Typically, XML and XML-based markup languages are extensible. In some systems, the extensibility mechanism is based on the concept of known namespaces and unknown namespaces which can be implemented by any arbitrary agent that processes the markup. Unknown namespaces can contain arbitrary extensions that a particular agent may or may not understand. When multiple agents are chained together to form a pipeline where a stream of markup is passed through each single agent sequentially, and the agents modify the stream somehow, the introduced extensibility mechanism presents a challenging problem known as “markup preservation”—that is, preserving the markup that any one particular agent may not understand.
In some systems, the set of known and unknown namespaces can differ between the individual agents in a pipeline. In such a system, it becomes important for any agent that comes before another to preserve the markup from any unknown namespace because a subsequent agent that understands the namespace may want to process content from the namespace.

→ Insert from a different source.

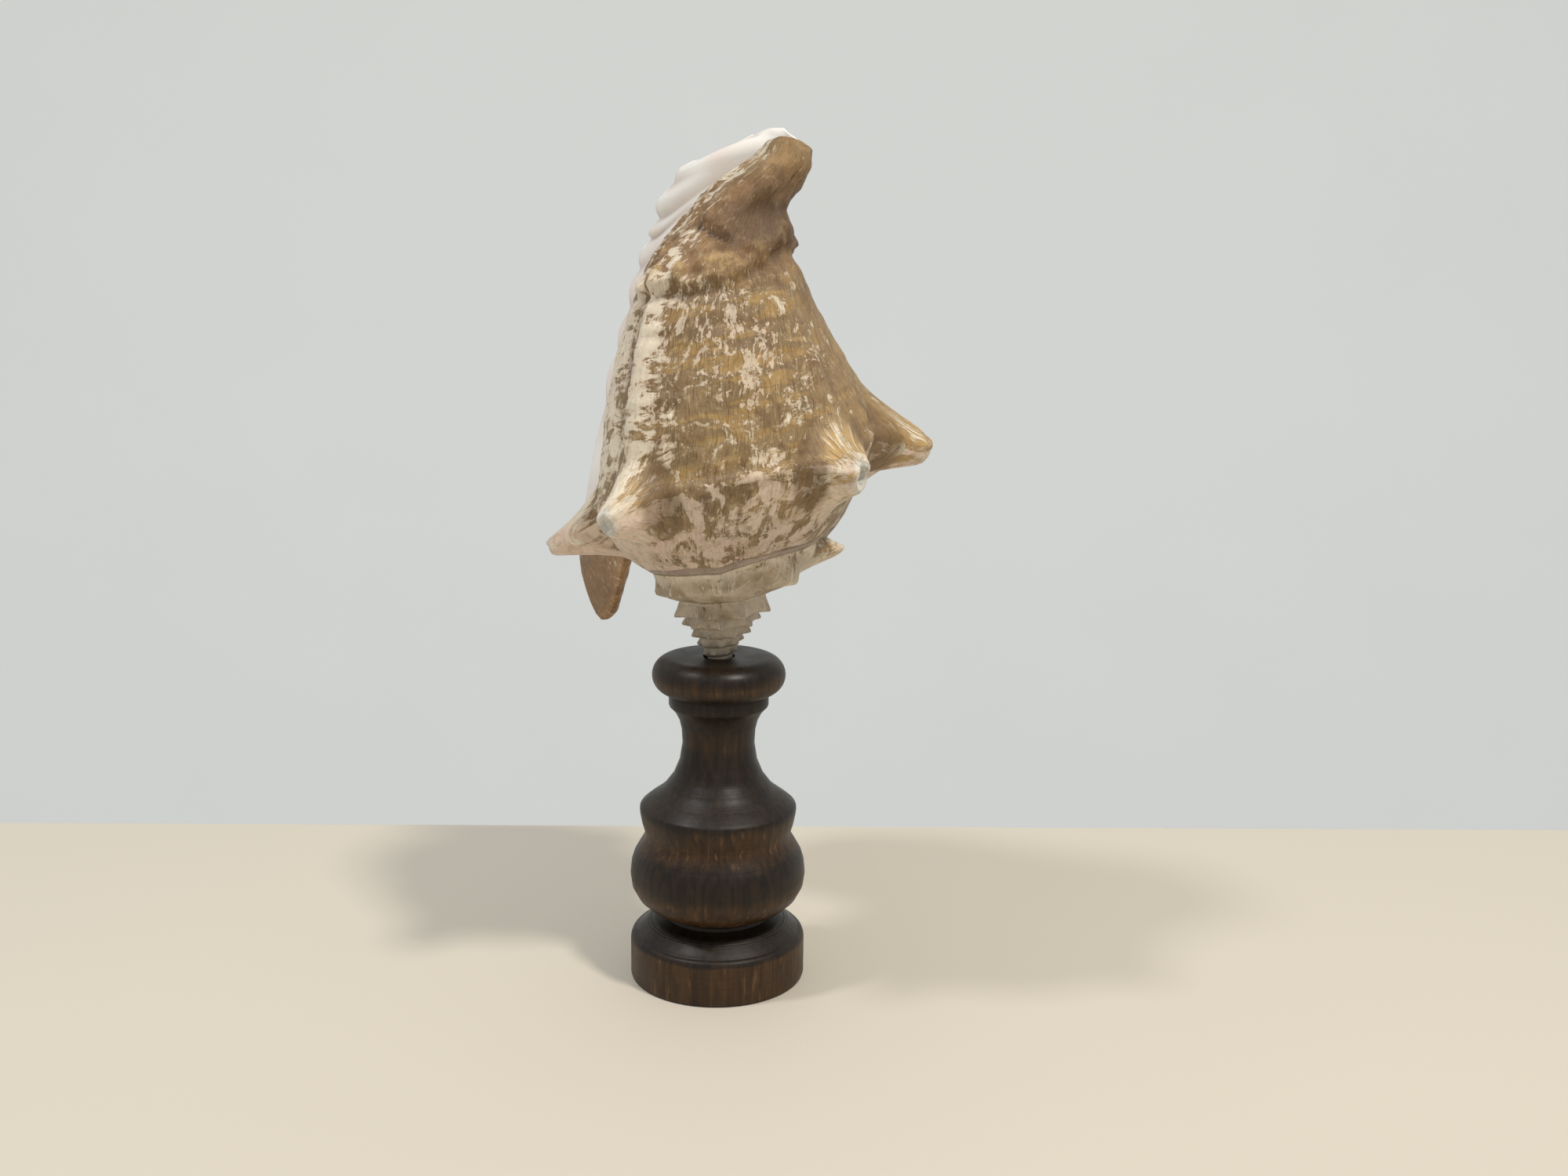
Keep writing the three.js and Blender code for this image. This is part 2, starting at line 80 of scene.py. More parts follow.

Traditional processing agents for XML-based markup languages often choose to implement a document object model (DOM) tree. A DOM tree is a weakly typed structure that contains one node for each element tag found in the markup. Because every node is weakly typed, it is a fairly straightforward process for an agent to create nodes of unspecified type that hold markup for unknown namespaces, skip these nodes during processing, and then subsequently serialize them back to markup which is passed to the next agent.

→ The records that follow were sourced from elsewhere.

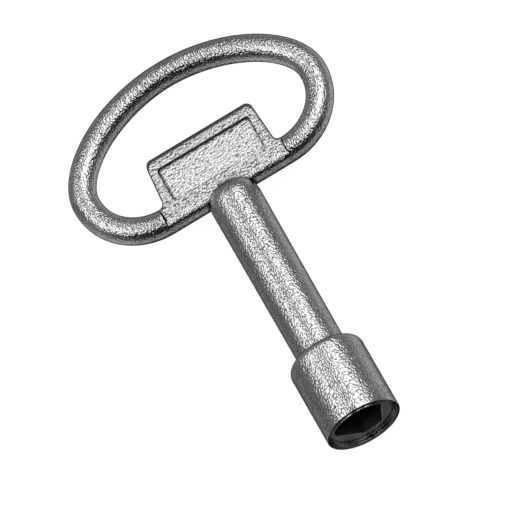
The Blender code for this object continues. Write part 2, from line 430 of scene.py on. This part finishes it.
def round_or(a, b, radius):
    """Inside either, with a fillet."""
    return -round_and(-a, -b, radius)


def smooth_step(value, low, high):
    """0 up to low, 1 from high, and a smooth rise between them."""
    share = np.clip((value - low) / (high - low), 0.0, 1.0)
    return share * share * (3.0 - 2.0 * share)


def tab_distance(points):
    """Signed distance to the tab's skin, about the lower run's centre; negative is metal."""
    x, y, z = np.abs(points[..., 0]), np.abs(points[..., 1]), points[..., 2]
    lean = math.atan2(TAB_FOOT_HALF_WIDTH - TAB_TOP_HALF_WIDTH, TAB_HEIGHT)
    side = (x - TAB_TOP_HALF_WIDTH) * math.cos(lean) + (z - TAB_HEIGHT) * math.sin(lean)
    rod = np.hypot(y, z) - ROD_RADIUS
    body = round_or(np.maximum(side, -z), rod, TAB_FOOT_RADIUS)
    seam_round = SEAM_ROUND * smooth_step(z, -SEAM_ROUND_FROM, SEAM_ROUND_FROM)
    body = round_and(body, x - SEAM_X, seam_round)
    slab = round_and(z - TAB_HEIGHT, y - TAB_HALF, TAB_TOP_ROUND)
    near_top = smooth_step(z, *(TAB_HEIGHT - below for below in TAB_TOP_FADE))
    rounding = TAB_SIDE_ROUND + (TAB_CORNER_RADIUS - TAB_SIDE_ROUND) * near_top
    body = round_and(body, slab, rounding)
    middle = (FIELD_LOW + FIELD_HIGH) / 2.0
    field = round_and(x - FIELD_HALF_WIDTH, np.abs(z - middle) - (FIELD_HIGH - middle), FIELD_CORNER_RADIUS)
    field = round_and(field, TAB_HALF - FIELD_DEPTH - y, FIELD_FLOOR_ROUND)
    return round_and(body, -field, FIELD_EDGE_ROUND)


def slope(distance, points):
    """Unit gradient of a distance function at the points, and its length."""
    rise = np.empty_like(points)
    for axis in range(3):
        shift = np.zeros(3)
        shift[axis] = PROBE
        rise[:, axis] = (distance(points + shift) - distance(points - shift)) / (2.0 * PROBE)
    length = np.linalg.norm(rise, axis=1)[:, None]
    return rise / np.maximum(length, 1e-6), length


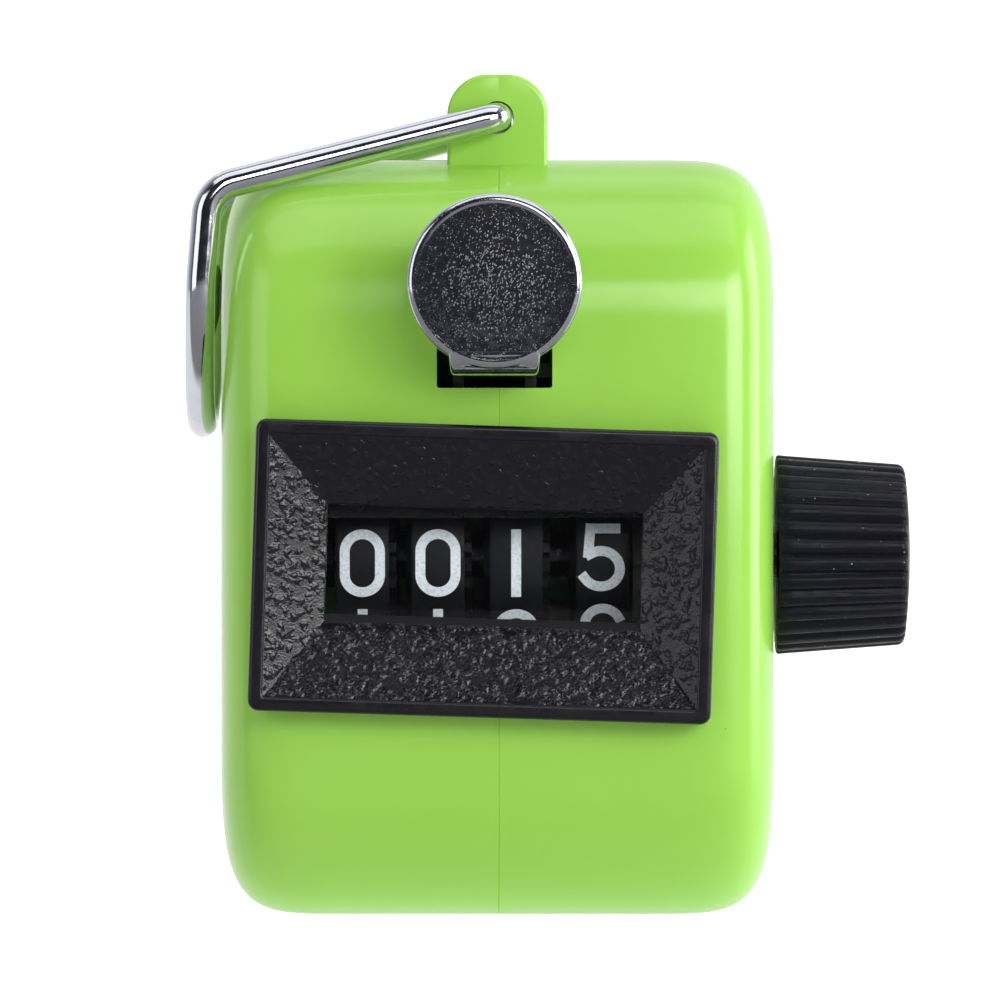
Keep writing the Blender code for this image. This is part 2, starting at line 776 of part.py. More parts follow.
def reset_knob(finish, parent):
    """Tapered ribbed knob with a domed end and a blind bore for the shaft."""
    half_rib = math.pi / KNOB_RIBS
    start = knob_start()
    end = start + KNOB_LENGTH
    edge_x = end - KNOB_DOME - KNOB_EDGE

    def ring(x, radius, depth):
        points = []
        for i in range(KNOB_RIBS):
            middle = math.tau * i / KNOB_RIBS
            points.append((x, *turn(radius, middle - half_rib * 0.62)))
            points.append((x, *turn(radius, middle + half_rib * 0.62)))
            points.append((x, *turn(radius - depth, middle + half_rib)))
        return points

    rings = [ring(start, KNOB_BASE_RADIUS, KNOB_RIB_DEPTH)]
    rings.append(ring(edge_x, KNOB_END_RADIUS, KNOB_RIB_DEPTH))
    for i in (1, 2):
        along, down = math.sin(math.pi / 4 * i), 1 - math.cos(math.pi / 4 * i)
        radius = KNOB_END_RADIUS - KNOB_EDGE * down
        depth = KNOB_RIB_DEPTH * (1 - i / 2)
        rings.append(ring(edge_x + KNOB_EDGE * along, radius, depth))
    rings.append(ring(end - KNOB_DOME * 0.25, KNOB_END_RADIUS * 0.5, 0.0))
    rings.append(ring(end, KNOB_END_RADIUS * 0.12, 0.0))
    bm = bmesh.new()
    loft(bm, rings)
    knob = piece("reset_knob", finish_mesh(bm, "reset_knob"), finish, parent)
    depth = start + KNOB_LENGTH * KNOB_BORE + SEAT_GAP
    bore = rod(start - CUT_OVER, depth, SHAFT_RADIUS + SEAT_GAP / 2)
    cut(knob, helper("knob_bore", finish_mesh(bore, "knob_bore"), parent))
    return knob


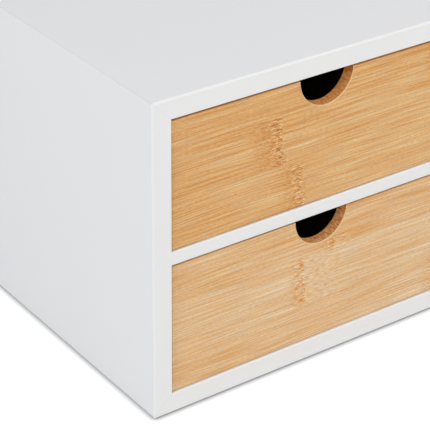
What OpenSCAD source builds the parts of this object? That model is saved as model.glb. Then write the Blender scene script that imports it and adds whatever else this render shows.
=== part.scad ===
// Desktop case with two stacked drawers. The case is lacquered fibreboard with mitred
// corners, a housed shelf and a rebated back. Each drawer is a grooved fibreboard box with
// a bamboo front, and its front has a half-round finger cut-out in place of a handle.
// Units are millimetres. X is the width, Y the depth with the fronts towards -Y, Z is up.
// The origin is on the surface that the pads stand on, under the middle of the case.

/* [Case] */
// Width of the case
case_w = 171; // [140:1:260]
// Depth of the case, from its front edges to its rear edges
case_d = 200; // [150:1:300]
// Clear height of the upper bay
upper_bay_h = 58.5; // [50:0.5:90]
// Clear height of the lower bay
lower_bay_h = 61.5; // [50:0.5:90]
// Thickness of the four outer boards
board_t = 9; // [8:0.5:14]
// Radius of the sanded outer edges
edge_r = 1; // [0.4:0.1:1.5]
// Radius of the lower outer edges, which are only eased
foot_r = 0.4; // [0.2:0.1:1.5]
// Width of the chamfer round the front of each bay
bay_chamfer = 0.3; // [0.1:0.1:0.6]

/* [Corner joints] */
// Thickness of the spline in each mitre
spline_t = 3; // [2:0.5:4]
// Width of a spline, across the mitre
spline_w = 6; // [4:0.5:7]
// Distance from the inner corner to the middle of a spline, along the mitre
spline_in = 5; // [4.5:0.1:5.5]
// Distance that each spline stops short of the front and rear edges
spline_stop = 15; // [8:1:30]
// Space for glue at the end of each tongue, groove and spline
glue_gap = 0.2; // [0.1:0.05:0.4]

/* [Shelf] */
// Thickness of the shelf between the drawers
shelf_t = 6; // [4:0.5:9]
// Depth of the housing that each side board has for the shelf
housing = 3; // [2:0.5:4]
// Length of side board that hides the front end of a housing
housing_stop = 10; // [6:1:20]

/* [Back board] */
// Thickness of the back board
back_t = 3; // [2:0.5:5]
// Width of the rebate that the back board lies in
rebate = 5; // [4:0.5:6]
// Gap between the back board's edges and its rebate
back_gap = 0.3; // [0.1:0.1:0.6]

/* [Drawers] */
// Thickness of a bamboo front
front_t = 6; // [5:0.5:9]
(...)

In strongly typed environments, processing unknown namespaces is not as straightforward. More specifically, in strongly typed environments, it is difficult if not impossible to preserve markup associated with unknown namespaces because no definitive type can be assigned to that mark up. A further complication can exist when, for example, XML parsers further process the markup by translating the markup into an intermediate different form, such as a binary form. In such situations, agents using the markup typically cannot modify this translation step.
Accordingly, this invention arose out of concerns associated with providing solutions to the markup preservation problem in strongly typed environments and/or those environments that involve an intermediate translation stage.